J’avais oublié ce que pouvait être une bonne librairie (en cause, leur raréfaction et l’attrait de l’étiquette jaune – phénomènes qui s’entretiennent, d’ailleurs). Face à la grande surface littéraire, où les livres sont vendus comme n’importe quel produit, elle est pourtant essentielle : alors que Gibert est parfait pour les achats compulsifs et les bibliographies, une bonne petite librairie permet de repartir avec une trouvaille qu’on n’était pas précisément venu chercher – solides provisions versus viennoiserie à déguster sur l’instant.
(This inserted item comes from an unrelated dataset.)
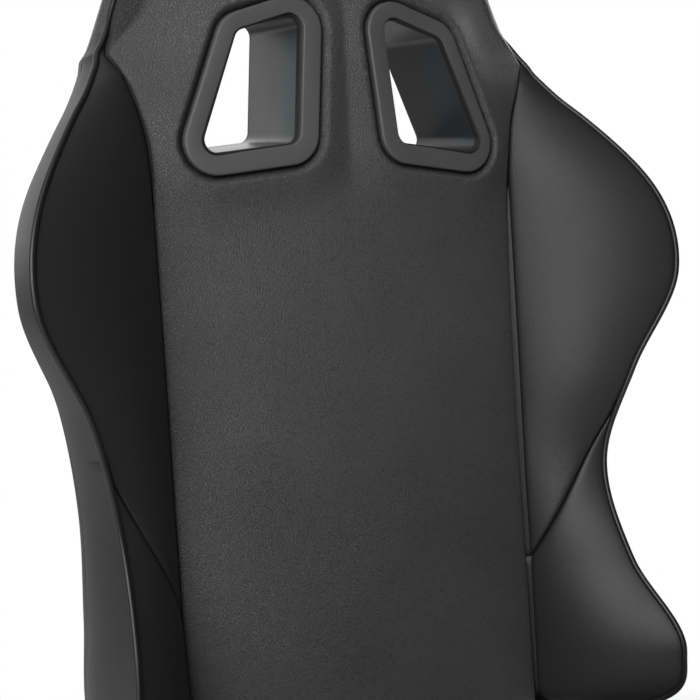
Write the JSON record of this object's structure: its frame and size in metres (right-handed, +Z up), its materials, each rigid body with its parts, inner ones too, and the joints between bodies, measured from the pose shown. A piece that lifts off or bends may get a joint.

Le premier pousse du côté des auteurs dont on connaît déjà une œuvre, qui offrent un point d’accroche au regard glissant sur l’impeccable alignement des couvertures brillantes sous les néons, tandis que la seconde invite à se laisser surprendre, le hasard pouvant prendre l’aspect d’un titre intriguant ou d’une couverture qui dépasse, de l’œil qui est arrêté par un ouvrage mis en valeur ou de la main qui fouille les titres escamotés. Le choix peut n’être pas immense, mais il a le mérite d’être fait : le premier coup d’œil à la librairie Louis XIV à Saint-jean de Luz m’a dépitée, mais la maigre sélection s’est avérée être de premier choix. On avait envie de tout, ou plutôt non, pas de ce tout qui entraîne l’indécision et se conclut par rien : envie de chaque livre pris singulièrement, tiré à soi, hors de la rangée, retourné d’un geste caressant, découvert par sa quatrième de couverture. On est pour ainsi dire dans la bibliothèque de quelqu’un, doté de goûts peut
-être discutables mais particuliers. On pourra toujours objecter que la grande surface littéraire laisse au consommateur le choix de ses lectures, dans un éventail plus large que n’offrent les petites librairies. Mais l’éventail à nouveau se déploie, puisque le lecteur est libre de choisir l’une d’elles (ou de n’en choisir aucune et de papillonner à droite et à gauche) et la liberté y est encore plus grande de ce qu’elle ne flotte plus dans un environnement impersonnel et identique d’un magasin à l’autre d’une même franchise.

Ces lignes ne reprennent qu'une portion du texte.